According to Maersk’s June 29 guidance update, the company now expects underlying EBITDA of $8 billion to $10 billion, up from its prior range of $4.5 billion to $7 billion. It also raised its underlying EBIT outlook to $2 billion to $4 billion, compared with the previous range of a $1.5 billion loss to a $1 billion profit. Free cash flow is now expected to be at least negative $1.5 billion, an improvement from the earlier expectation of at least negative $3 billion. Maersk also raised its global container market volume growth outlook to about 4 percent for the year, compared with its previous range of 2 percent to 4 percent.

That matters because container shipping remains one of the clearest real-time indicators of goods demand. When container volumes strengthen, it usually reflects some combination of consumer demand, inventory positioning, export momentum, tariff timing, and the practical constraints of global network capacity. In this case, the demand signal appears strongest in Asia, where export volumes have remained resilient despite geopolitical disruptions and volatile trade conditions. Reuters also reported that Maersk attributed the guidance upgrade to robust container demand, especially in Asia.

The question is whether this is the beginning of a durable freight recovery or a temporary tightening cycle driven by disruption, pull-forward demand, and rate volatility.

There are reasons for caution. Spot freight rates have risen sharply, but rate strength alone does not prove that the market has structurally improved. Recent disruptions in the Middle East, route adjustments, higher perceived risk, and capacity dislocation can all tighten effective capacity without changing the underlying long-term supply-demand balance. At the same time, some shippers may be pulling freight forward ahead of possible tariff increases, additional surcharges, or further geopolitical disruption. That can make demand look stronger in the near term while borrowing volume from later quarters.

This distinction is important for supply chain leaders. A temporary rate spike requires a different response than a true demand-led freight cycle. If this is primarily disruption-driven, shippers should focus on routing flexibility, carrier allocation, service reliability, and near-term cost containment. If it is a more durable demand recovery, the focus shifts toward capacity commitments, contract strategy, and inventory positioning.

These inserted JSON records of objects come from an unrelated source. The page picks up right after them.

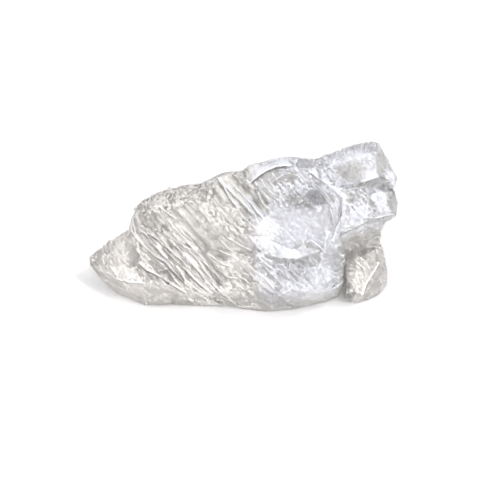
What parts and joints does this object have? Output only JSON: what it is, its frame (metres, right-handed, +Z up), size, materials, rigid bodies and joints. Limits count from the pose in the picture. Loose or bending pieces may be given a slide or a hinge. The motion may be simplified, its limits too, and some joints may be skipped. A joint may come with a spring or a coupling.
{
  "type": "petalite crystal",
  "caption": "Rough clear petalite crystal: a wedge of joined cleavage blocks with striated steps, lying on its flat foot.",
  "frame": {"origin": "centre of the bounding box in plan, on the plane of the flat foot", "axes": "+X along the crystal from the pointed end to the blocky end, +Y from its front to its back, +Z up"},
  "size_m": [0.0448, 0.022, 0.0214],
  "materials": {
    "petalite": "clear to milky colourless petalite, vitreous on cleavage faces and frosted on broken edges"
  },
  "bodies": {
    "root": {"crystal": "petalite"}
  },
  "joints": []
}
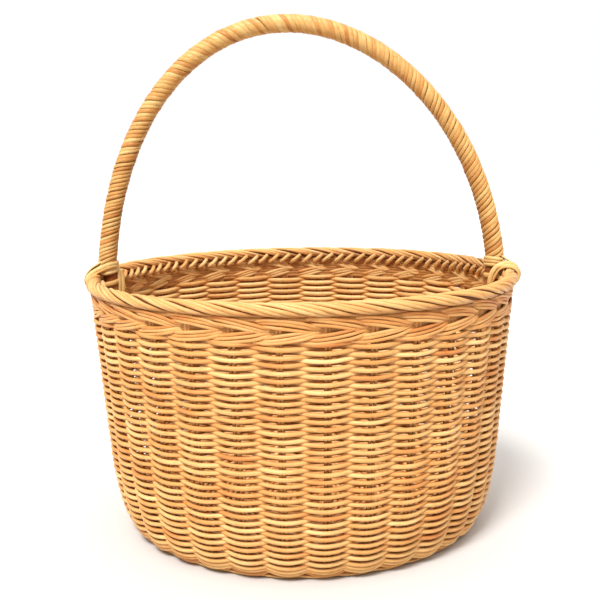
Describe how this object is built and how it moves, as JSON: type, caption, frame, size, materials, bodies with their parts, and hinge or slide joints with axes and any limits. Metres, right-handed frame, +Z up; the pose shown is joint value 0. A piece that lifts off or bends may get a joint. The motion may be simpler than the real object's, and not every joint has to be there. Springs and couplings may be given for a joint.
{
  "type": "egg collection basket",
  "caption": "Round woven cane basket for gathering eggs, with a rolled rim, an arrow-patterned wale, a flat woven base and a fixed bow handle lapped with split cane",
  "frame": {"origin": "on the ground under the middle of the base, at the middle of the object's box in X and Y", "axes": "+Z up; the bow handle spans along X and its crown leans a little toward -X; the front, as usually seen, is -Y"},
  "size_m": [0.3052, 0.3, 0.3539],
  "materials": {
    "stake_cane": "satin",
    "weaver_cane": "satin",
    "rim_cane": "satin",
    "bow_cane": "satin",
    "split_cane": "semi-gloss"
  },
  "bodies": {
    "root": {"base_stick_1": "stake_cane", "base_stick_2": "stake_cane", "base_stick_3": "stake_cane", "base_stick_4": "stake_cane", "base_stick_5": "stake_cane", "base_stick_6": "stake_cane", "base_stick_7": "stake_cane", "base_stick_8": "stake_cane", "stake_pair_01": "stake_cane", "stake_pair_02": "stake_cane", "stake_pair_03": "stake_cane", "stake_pair_04": "stake_cane", "stake_pair_05": "stake_cane", "stake_pair_06": "stake_cane", "stake_pair_07": "stake_cane", "stake_pair_08": "stake_cane", "stake_pair_09": "stake_cane", "stake_pair_10": "stake_cane", "stake_pair_11": "stake_cane", "stake_pair_12": "stake_cane", "stake_pair_13": "stake_cane", "stake_pair_14": "stake_cane", "stake_pair_15": "stake_cane", "stake_pair_16": "stake_cane", "stake_pair_17": "stake_cane", "stake_pair_18": "stake_cane", "stake_pair_19": "stake_cane", "stake_pair_20": "stake_cane", "stake_pair_21": "stake_cane", "stake_pair_22": "stake_cane", "stake_pair_23": "stake_cane", "stake_pair_24": "stake_cane", "stake_pair_25": "stake_cane", "stake_pair_26": "stake_cane", "stake_pair_27": "stake_cane", "stake_pair_28": "stake_cane", "stake_pair_29": "stake_cane", "stake_pair_30": "stake_cane", "stake_pair_31": "stake_cane", "stake_pair_32": "stake_cane", "base_weave_1": "weaver_cane", "base_weave_2": "weaver_cane", "foot_wale": "weaver_cane", "weaver_band_1": "weaver_cane", "weaver_band_2": "weaver_cane", "weaver_band_3": "weaver_cane", "weaver_band_4": "weaver_cane", "weaver_band_5": "weaver_cane", "weaver_band_6": "weaver_cane", "weaver_band_7": "weaver_cane", "weaver_band_8": "weaver_cane", "wale_lower": "rim_cane", "wale_upper": "rim_cane", "rolled_border": "rim_cane", "rim_braid_back": "rim_cane", "rim_braid_front": "rim_cane", "handle_bow": "bow_cane", "handle_lapping": "split_cane", "foot_lashing_left": "split_cane", "foot_lashing_right": "split_cane"}
  },
  "joints": []
}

The carrier side of the market also remains complicated. Maersk’s near-term earnings leverage is substantial because higher spot rates can quickly improve profitability. But the container shipping industry still faces the longer-term issue of vessel supply. New capacity, including very large vessel orders scheduled for later years, could pressure rates if demand growth normalizes. That is why Maersk’s improved 2026 outlook should not be interpreted as the end of the overcapacity concern.

For shippers, the takeaway is not simply that rates are rising. The more important point is that volatility is once again becoming the operating environment. Freight markets are being shaped by overlapping forces: geopolitical risk, energy costs, tariff timing, inventory decisions, regional demand differences, and capacity deployment choices. In this environment, procurement teams should avoid assuming that today’s spot market is a reliable guide to the next six to twelve months.

The practical response is disciplined scenario planning. Shippers should pressure-test freight budgets against multiple rate paths, examine exposure to spot market swings, review contractual flexibility, and revisit routing options across key lanes. They should also watch whether the current demand strength persists after July and into the back half of the year. If volumes remain firm after the near-term pull-forward effects fade, that would be a stronger signal of underlying demand. If rates normalize quickly, the current upgrade may prove to be more of a disruption-driven earnings window than a durable market reset.

Maersk’s upgraded outlook is clearly bullish for near-term carrier earnings. For supply chain executives, however, the message is more nuanced. The freight market is stronger than expected, but still highly exposed to shocks. For shippers, the lesson is clear: treat today’s rate strength as a planning signal, not a forecast. The companies that perform best in this environment will be those that build freight procurement strategies around volatility, optionality, and scenario-based decision-making.